Two months ago, I bought a shirt, a pair of trousers and shoes on Vancl. Honestly, I'm very satisfied. It's inexpensive and the quality is very good. I remember Chen Nian boast that Vancl's products, moderately priced, are made of well selected high-quality fabrics, and the quality is not inferior to many big name brands. I am not an apparel expert, but I assume he lives up to what he's promised. What makes Vancl an instant success? Here are some of my thoughts,
  • Being a fast follower. PPG, the first mover, found the niche
    market. Vancl followed with improved business model and is more capable of executing the business plan.
  • Knowing clearly who the customers are. Vancl targets male professionals aged between 25 to 40. Well, I'm one of those customers who's reluctant to spend time walking around shopping malls to buy clothes for work use.
  • Knowing how to reach target customers at a reasonable cost. Vancl's ads have been on a lot of well selected websites (e.g. Tianya.com, 51job.com, yeeyan.com, etc.). I've heard from a friend who has some contact with the marketing officer of Vancl that over 80% of their advertisement is online. There seems to be a profit-sharing agreement with various websites. That's exactly where PPG did wrong. I watched PPG's ads on TV and newspaper. All that I knew was I could dial a telephone number to order PPG's shirts, but I wasn't aware of PPG's website even though it was vaguely mentioned in the ads. Also, it's too expensive to advertise on TV and newspaper.
I think the above three points are the keys that led to Vancl's success. Also, there are other reasons behind Vancl's success. For example, Vancl knows customers needs very well and keeps improving their products; and Vancl's other marketing activities (e.g. customer loyalty program, giveaway electronic coupons) help foster a large number of loyal customers; good logistics ...

As I know, the orders made via Vancl.com are still on the rise. But, wait! Where is PPG now? Can Vancl take a breath now? I am afraid not. Masamaso and Bono are coming to get you!

Related reading:
VCs in China: Kleiner’s shirt factory, Sequoia’s farm
Vancl Secures Series C VC Financing

Monday, May 4, 2009

Thank you very much for buying our Chinese competitors!

VS
VS
Li Guoqing (李国庆), the co-CEO of Dangdang China's largest online retailer of books, CDs and videotapes, said that if Dangdang's biggest competitor Joyo had remained Chinese he would have had a much harder life. Obviously, he is right. Joyo was the No. 1 in the market before. But since Amazon's acquisition, Joyo has been going downwards and lagged far behind Dangdang. Joyo is not alone. Eachnet shares similar experience. Eachnet used to be the No. 1 auction site in China with over 60% market share. However, Eachnet gradually became mediocre after being acquired by Ebay. The new Chinese entrant, Alibaba's Taobao entered the market and quickly surpassed Eachnet. Now Taobao has firmly established itself as the most popular online auction site in China and the gap between the two is growing. Foreign internet companies do not seem to adapt well in China. Need more evidence? Google is trailing behind Baidu while Yahoo is struggling.
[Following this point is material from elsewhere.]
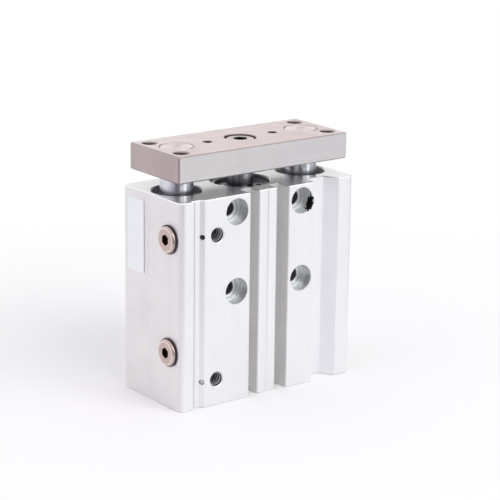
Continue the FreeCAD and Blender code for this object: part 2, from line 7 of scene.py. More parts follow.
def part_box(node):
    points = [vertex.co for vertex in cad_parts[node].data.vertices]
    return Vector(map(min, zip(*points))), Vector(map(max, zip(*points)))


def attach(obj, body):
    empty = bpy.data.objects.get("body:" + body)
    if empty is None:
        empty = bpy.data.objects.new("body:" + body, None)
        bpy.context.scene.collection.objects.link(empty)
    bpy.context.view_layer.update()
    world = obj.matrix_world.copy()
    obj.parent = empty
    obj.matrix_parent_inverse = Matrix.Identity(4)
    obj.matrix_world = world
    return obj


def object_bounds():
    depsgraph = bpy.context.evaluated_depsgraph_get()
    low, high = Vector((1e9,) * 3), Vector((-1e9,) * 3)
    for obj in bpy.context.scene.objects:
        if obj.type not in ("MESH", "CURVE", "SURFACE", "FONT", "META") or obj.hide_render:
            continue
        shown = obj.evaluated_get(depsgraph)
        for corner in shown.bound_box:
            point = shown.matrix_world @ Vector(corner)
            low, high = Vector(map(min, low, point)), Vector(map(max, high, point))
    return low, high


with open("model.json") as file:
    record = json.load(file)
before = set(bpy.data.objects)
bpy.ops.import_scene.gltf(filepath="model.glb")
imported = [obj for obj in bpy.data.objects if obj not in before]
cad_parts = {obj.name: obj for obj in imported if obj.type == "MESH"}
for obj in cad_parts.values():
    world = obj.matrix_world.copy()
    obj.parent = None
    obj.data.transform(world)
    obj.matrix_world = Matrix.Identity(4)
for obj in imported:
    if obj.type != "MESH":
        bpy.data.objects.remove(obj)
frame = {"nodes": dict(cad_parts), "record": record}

Why foreign internet giants fail to win the competition against their Chinese counterparts? This is a question that many have tried to answer. I'm not going to do it here, but I have been keen to hear what those who have been personally engaged in the competition would say. Here are some of them.

The outspoken Li Guoqing ,once on a TV program, ridiculed Ebay by telling a story about Ebay's inefficiency. He says that once Ebay's Chinese team decided to change some Chinese fonts on Eachnet. The Chinese team could not do it right away. They needed to report to the US headquarter of Ebay to obtain an approval before they could actually do the change. The approval did not come soon and one China-based Chinese executive of Eachnet was very angry and threatened to resign. After all the farce, the change of fonts was finally done, which was not quick. I know the story sounds absurd and I am not sure if it is true. But from my personal experience with a foreign company in China, I tend to believe the story. If you have followed the news, Ebay and Tom formed partnership and Tom's former CEO Wang Leilei (王雷雷) became the CEO of Eachnet. When he began to work at Eachnet's Shanghai office, he was not impressed. He once said Eachnet's staff had the bad habit of doing every thing by emails, powerpoint files, etc. They did things in a less straightforward way. He thought they had gone too far, which was less efficient. Anyway, Wang himself failed to lead Eachnet out of oblivion and then quit. Another well known resignation from Yahoo China was Xie Wen (谢文). Xie, the former CEO of Hexun, was invited to lead Yahoo China as CEO by Alibaba's Chairman Jack Ma (马云). But after a meeting in the US with Yahoo CEO Jerry Yang, Xie decided to resign. His resignation was just about 40 days from his appointment. Rumors say Xie had not won the support he needed to change Yahoo China. The reason for his resignation has not been disclosed.

I assume the above does give a glimpse at why foreign internet giants stumble in China. Has any of them improved? I don't see it for the time being. Actually, those foreign internet giants deserve a big 'thank you' from their Chinese competitors for destroying those Chinese companies acquired.